--- RECORDS TO USE ---

++++++++++++++++++++

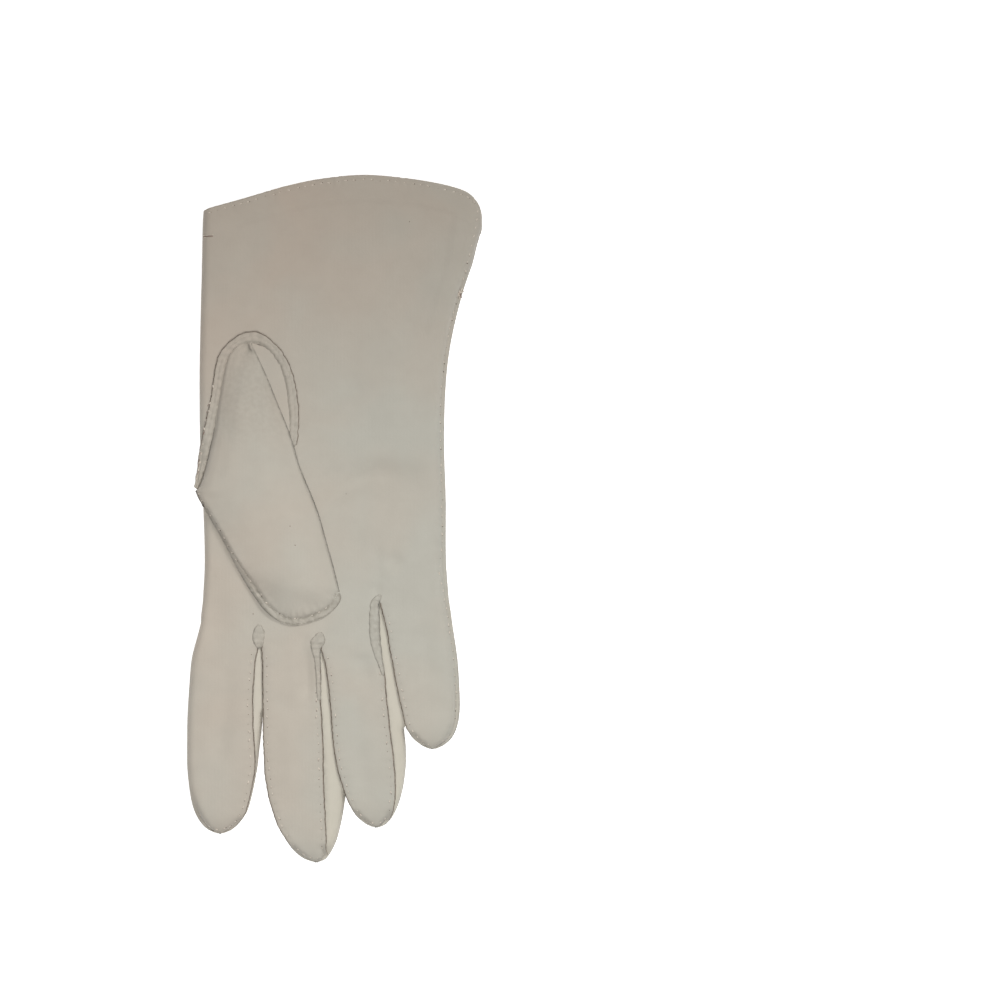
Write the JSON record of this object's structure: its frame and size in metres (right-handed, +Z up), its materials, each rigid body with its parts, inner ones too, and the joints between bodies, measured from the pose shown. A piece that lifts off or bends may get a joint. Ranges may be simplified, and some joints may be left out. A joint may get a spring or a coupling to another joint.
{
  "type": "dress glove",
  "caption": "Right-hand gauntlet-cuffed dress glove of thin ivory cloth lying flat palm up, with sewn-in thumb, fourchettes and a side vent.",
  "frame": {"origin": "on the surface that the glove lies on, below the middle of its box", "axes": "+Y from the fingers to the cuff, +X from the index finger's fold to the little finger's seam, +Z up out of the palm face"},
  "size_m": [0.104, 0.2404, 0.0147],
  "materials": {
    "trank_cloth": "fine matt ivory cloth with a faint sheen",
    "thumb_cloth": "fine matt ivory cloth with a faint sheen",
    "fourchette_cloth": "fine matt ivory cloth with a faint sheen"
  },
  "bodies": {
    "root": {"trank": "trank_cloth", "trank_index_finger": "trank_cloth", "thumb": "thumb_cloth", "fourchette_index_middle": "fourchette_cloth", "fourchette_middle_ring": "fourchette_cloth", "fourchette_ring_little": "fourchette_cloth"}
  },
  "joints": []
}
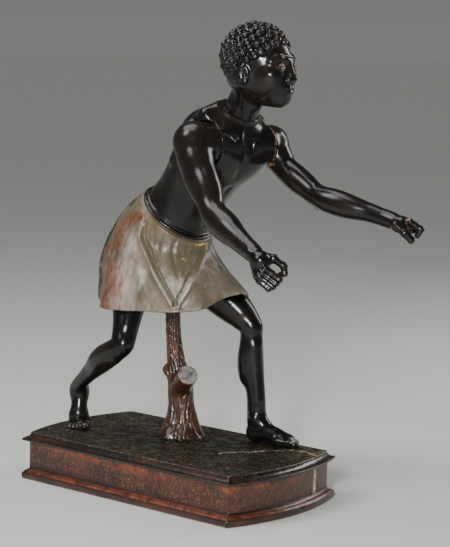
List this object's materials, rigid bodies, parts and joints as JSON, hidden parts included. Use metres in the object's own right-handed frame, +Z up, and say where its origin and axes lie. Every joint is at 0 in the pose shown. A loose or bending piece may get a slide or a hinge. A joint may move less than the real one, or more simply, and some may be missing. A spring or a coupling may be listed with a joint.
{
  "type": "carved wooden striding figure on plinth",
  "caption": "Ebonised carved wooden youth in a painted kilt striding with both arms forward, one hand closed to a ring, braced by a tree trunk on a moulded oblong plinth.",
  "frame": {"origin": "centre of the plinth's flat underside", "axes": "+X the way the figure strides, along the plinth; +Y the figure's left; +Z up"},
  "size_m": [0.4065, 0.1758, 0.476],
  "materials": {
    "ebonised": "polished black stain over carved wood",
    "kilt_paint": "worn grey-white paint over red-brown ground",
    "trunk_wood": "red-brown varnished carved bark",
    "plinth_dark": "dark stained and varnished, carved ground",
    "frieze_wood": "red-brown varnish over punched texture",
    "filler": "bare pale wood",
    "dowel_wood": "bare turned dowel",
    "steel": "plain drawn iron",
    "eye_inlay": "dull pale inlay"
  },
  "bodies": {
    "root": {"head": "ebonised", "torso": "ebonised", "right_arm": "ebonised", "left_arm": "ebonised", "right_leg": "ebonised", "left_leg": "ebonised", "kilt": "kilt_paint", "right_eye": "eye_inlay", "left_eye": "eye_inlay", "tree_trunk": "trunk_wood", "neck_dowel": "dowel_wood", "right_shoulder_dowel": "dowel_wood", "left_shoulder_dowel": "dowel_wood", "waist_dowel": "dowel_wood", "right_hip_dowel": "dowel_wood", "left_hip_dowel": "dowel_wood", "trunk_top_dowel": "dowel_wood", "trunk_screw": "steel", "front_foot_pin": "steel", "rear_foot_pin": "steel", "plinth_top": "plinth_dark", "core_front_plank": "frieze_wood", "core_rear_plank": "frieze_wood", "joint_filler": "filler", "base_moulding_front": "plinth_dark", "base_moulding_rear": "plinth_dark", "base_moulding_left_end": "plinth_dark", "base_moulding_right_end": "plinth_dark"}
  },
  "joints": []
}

++++++++++++++++++++

--- INSTRUCTIONS TO FOLLOW ---
What count of lines in the listing contain the word "joints"? Reply with the number only.

--- REPLY TO THE TASK ---
4